L’avènement du clip vidéo est sans conteste lié avec la création de la chaîne MTV (Music Television) en 1981. Elle inaugure son antenne avec le symbolique « Video Killed the Radio Star » des Buggles. Ce sera le fond de commerce de la chaîne durant plusieurs décennies. Ce qu’il faut d’ailleurs noter, ce sont que les majors ont au départ longtemps marqué leur opposition à la diffusion de noirs à l’antenne. Heureusement, le responsable de MTV a été très clair dès le début et a ainsi contribué à l’émergence d’un certain … Michael Jackson.
Par la suite, la chaîne française M6 se consacrera également en grande partie aux clips, tandis que le reste du paysage audiovisuel se contentera de TOP 50.

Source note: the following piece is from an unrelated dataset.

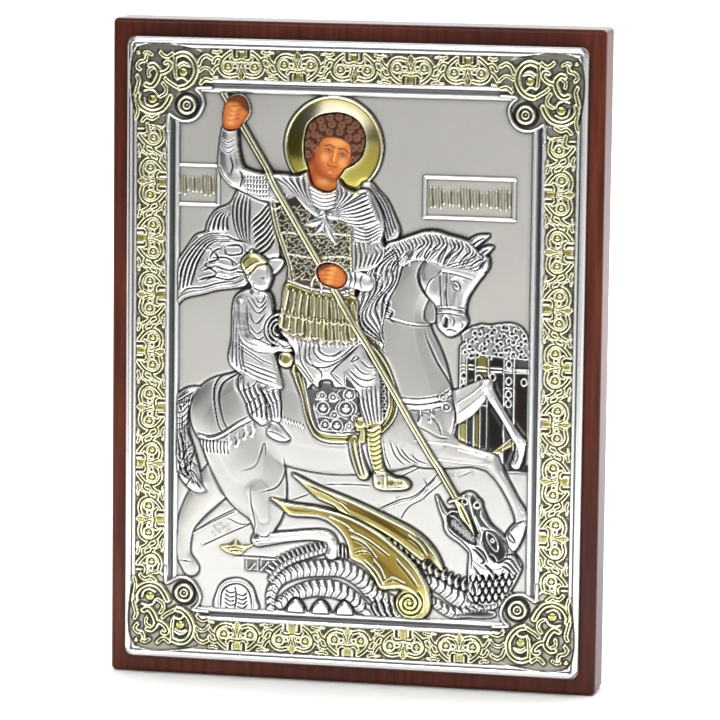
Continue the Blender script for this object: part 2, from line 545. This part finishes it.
def wooden_board(collection):
    build = bmesh.new()
    bmesh.ops.create_cube(build, size=1)
    bmesh.ops.scale(build, vec=(BOARD_WIDTH, BOARD_DEPTH, BOARD_HEIGHT), verts=build.verts)
    bmesh.ops.translate(build, vec=(0, 0, BOARD_HEIGHT / 2), verts=build.verts)
    mesh = bpy.data.meshes.new("wooden_board")
    build.to_mesh(mesh)
    build.free()
    board = added(collection, "wooden_board", mesh, surface("mahogany", (0.12, 0.02, 0.015), 0, 0.35))
    rounding = board.modifiers.new("rounded edges", "BEVEL")
    rounding.width = BOARD_ROUNDING
    rounding.segments = 4


def embossed_plate(collection, back):
    material = surface("embossed silver", (0.75, 0.74, 0.71), 1, 0.3)
    plate = added(collection, "embossed_plate", sheet_mesh(drawn()), material)
    facing_front(plate, back)
    fewer = plate.modifiers.new("fewer triangles", "DECIMATE")
    fewer.ratio = TRIANGLES_LEFT
    return plate


def painted_part(collection, plate, name, outline, level, material, back):
    """An inlay, and the opening that is sunk for it in the sheet."""
    bed = (SHEET_DEPTH + level) * DRAWN
    inlay = made_mesh(collection, name, curved_piece(name, outline, INLAY_DEPTH, INLAY_ROUNDING, 0))
    inlay.data.materials.append(material)
    facing_front(inlay, back - bed - GAP - INLAY_DEPTH / 2 * DRAWN)
    reach = 12
    cutter = made_mesh(collection, name + "_cutter", curved_piece(name, outline, reach, 0, GAP))
    facing_front(cutter, back - bed - reach / 2 * DRAWN)
    cutter.hide_render = True
    cutter.display_type = "WIRE"
    opening = plate.modifiers.new("opening for " + name, "BOOLEAN")
    opening.object = cutter
    opening.operation = "DIFFERENCE"
    opening.solver = "EXACT"


def build():
    for item in list(bpy.data.objects):
        bpy.data.objects.remove(item)
    collection = bpy.data.collections.new("icon_panel")
    bpy.context.scene.collection.children.link(collection)
    back = -BOARD_DEPTH / 2 - GAP
    wooden_board(collection)
    plate = embossed_plate(collection, back)
    skin = surface("painted skin", (0.6, 0.25, 0.09), 0, 0.4)
    painted_part(collection, plate, "painted_head", HEAD, HEAD_BED, skin, back)
    painted_part(collection, plate, "painted_right_hand", RAISED_HAND, RAISED_HAND_BED, skin, back)
    painted_part(collection, plate, "painted_left_hand", WAIST_HAND, WAIST_HAND_BED, skin, back)


build()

His story : les moments anthologiques
L’un des premiers clips clairement défini et annoncé comme tel est celui de Queen avec « Bahemian Rhapsody » dans les années 70. En plus d’une structure musicale originale mariant l’opéra, le rock et le piano, le groupe anglais se lance également dans le film court à usage promotionnel. Une véritable innovation encore absente de blondes pulpeuses et de changement de plans en coupe franche.

Le clip « Thriller » de Michael Jackson a marqué le genre avec un format inhabituel de 14 minutes, filmé en 35 mm, un support réservé aux films. L’artiste ne se contente plus d’un filmer une chanson et va jusqu’à modifier sa mélodie initiale pour renforcer la narration du récit. En effet, les couplets sont enchaînés et le refrain se situe à la fin du court-métrage, en pleine apothéose et effervescence de danseurs. Cet événement marque une évolution dans le clip où l’image ne sert plus de faire-valoir et où désormais on ne parle plus du dernier titre, mais du dernier clip.

Marketing : du prêt-à-rêver
A travers une stratégie publicitaire clairement avouée, on a tenté de créer des icônes. L’émergence de grands pôles médias a ainsi favorisé la reprise des images et façonné l’imaginaire collectif. C’est le début d’une communication à grande échelle où il ne fallait plus se satisfaire uniquement du son, mais adopter et contrôler l’image. Car le clip est un exercice artistique, mais au profit de la promotion. L’explosion des clips n’est rien sans l’avancée de la technologie. Les nouvelles possibilités de montage et les effets numériques vont permettre de travailler l’identité narrative. Certains artistes se sont clairement opposés dès le départ. C’est par exemple le cas du groupe Dire Straits dont le titre « Money for Nothing » (comprendre : de l’argent pour du vent) était un gentil pamphlet contre le style. Ironie du sort, la chanson deviendra un des clips de la chaîne MTV.

Généralement chaque choc visuel correspond à une percussion et à une politique marketing. Peu de maisons de disques veulent s’aventurer dans une profonde expérimentation. Il est à noter qu’un clip nécessite une journée de mise en place, une autre de répétitions, une dizaine d’essai pour obtenir le résultat final pour un coût d’environ 300 000 francs. Un total sans comparaison avec les productions anglo-saxonnes. Quelques grands réalisateurs ont fait leurs armes en commençant par la création de clips musicaux. On peut citer aisément Michael Bay, Alex Proyas, David Fincher, Guy Ritchie ou bien encore David LaChapelle. A ses débuts, le clip a d’ailleurs eu du mal à se démarquer du dictat cinématographique. Il lui a fallu inventé ses propres codes et sa propre grammaire. Désormais, c’est le clip qui peut influencer la publicité ou le cinéma, notamment tout d’abord par son vecteur de la culture urbaine. On a pu constater son omniprésence dans l’œuvre de réalisateur Quentin Tarantino ou bien celle du français Jan Kounen.